Mr. Topolsky’s review of the Nexus 4 with a cracked back isn’t what bothered me. What bothered me, was this path had been taken before. The iPhone 4. Glass back and all are in the history books. So why Google (or maybe LG I don’t know who made the call) walks down the very same path? I’m disappointed a company making billions of dollars by learning everything about... everything. Willingly chooses a known mistake, and its not skin deep, it gets worse. iFixit’s teardown of the Nexus 4 left a lot to be desired: nonremovable battery that requires tools to replace and could irreparably damage your phone by doing so, a lack of impact cushion zones, and a glass back afterall is a negative in of itself.
This one is so easy its weighted on my comparison.

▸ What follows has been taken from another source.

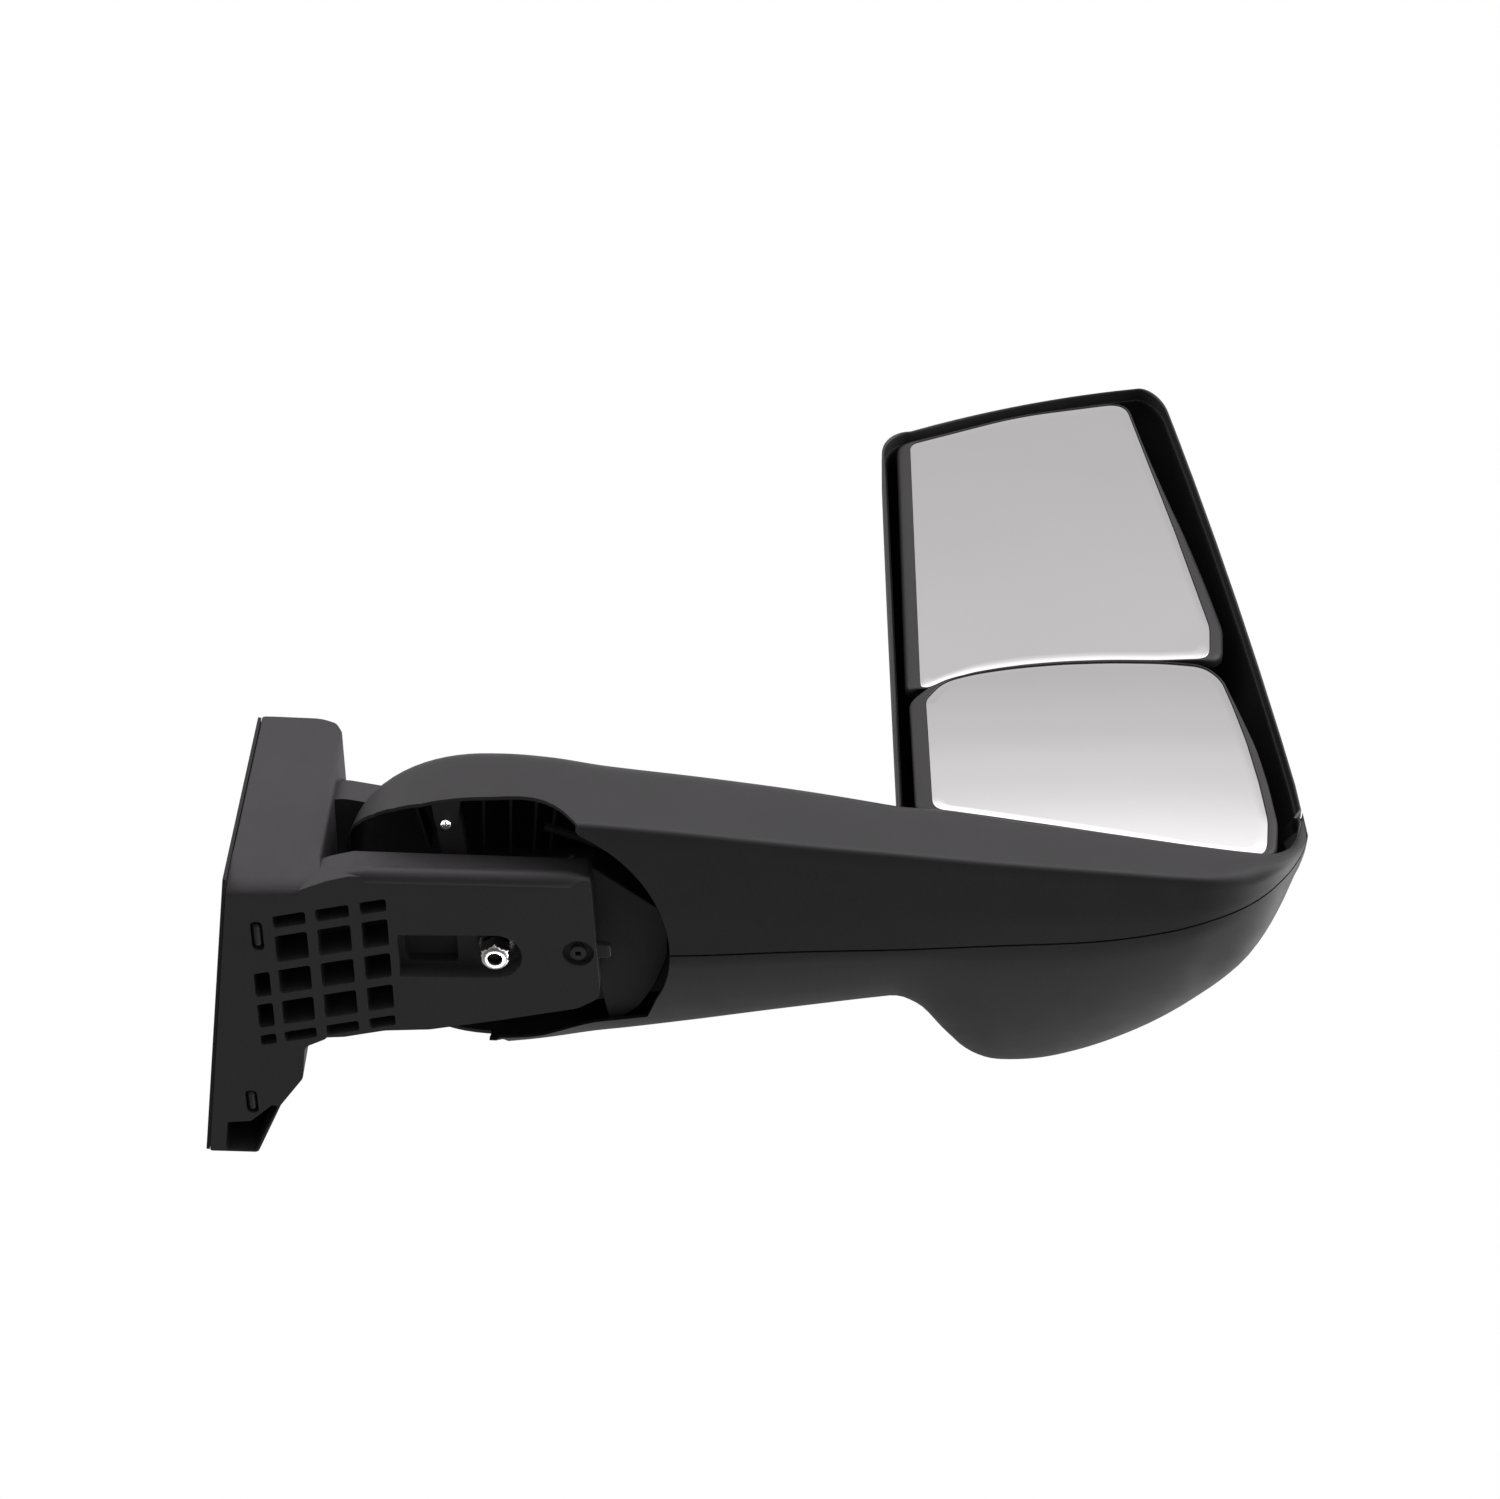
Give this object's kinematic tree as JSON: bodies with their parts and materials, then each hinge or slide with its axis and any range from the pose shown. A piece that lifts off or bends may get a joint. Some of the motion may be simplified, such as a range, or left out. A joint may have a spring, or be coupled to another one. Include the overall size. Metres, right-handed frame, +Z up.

The N4 is less than half the price of the GN2. Wow, well done.
We don’t need more factors, we need a combination
This has left us with the GN2 at +1, not enough to make a clear decision.
I considered a list of factors as one and what they implied. The Nexus 4 has a nonremovable battery, materials that break, a smaller battery that will require more charging, and a lesser internal build design which lead me to believe it may have a shorter life span. Would it even last as long as my Nexus One? Would it break leaving me only to have to buy another which would bring the cost very close to the GN2. The Nexus One lasted me two years. I have hopes the GN2 could last me four. Bringing the cost per two years $350 for the GN2 and $300 for the Nexus 4.
In my opinion LTE isn’t real, with subtypes that are incompatible, over different frequencies; a total mess, however for some, its a key feature. My coworker has a GS3 on AT&T we both did speed tests. My T-mobile hspa+ beat AT&T LTE by 1mb down, 0.1mb up, and 30ms ping difference. This pretext leads to me my next combination though. If I am to share internet a battery intensive operation. The device with LTE and a bigger battery wins against a device that shares internet without letting the carriers know. Despite being evil. The carriers do have to make money, and selling their services sounds like a pretty good way to do it. It is evil to charge you twice for the same data though.
The Spen would be very helpfully for multiple reasons: explaining a complex concept with visual aids, taking notes at school, Square payment signatures. A really minor advantage but enough to be noted(SPOILER: until I discovered the Spen for myself, too which is an indescribable bliss to take free form hand written notes, with the power of wolfram alpha and google built in.)
Now as I’ve destroyed the climax. Here it is; I bought the Galaxy note 2. Off-contract for $700 at a T-mobile store, switched my plan to a value plan to pay less than $80 a month for two phones (no hotspot included, I can add it for an extra $15 a month, or root the GN2, or use a bluetooth keyboard and try passing up a laptop entirely for school). I wanted another htc nexus, and LG seems to have come up so short on this nexus, that paying $700 is a better option for me than paying $300.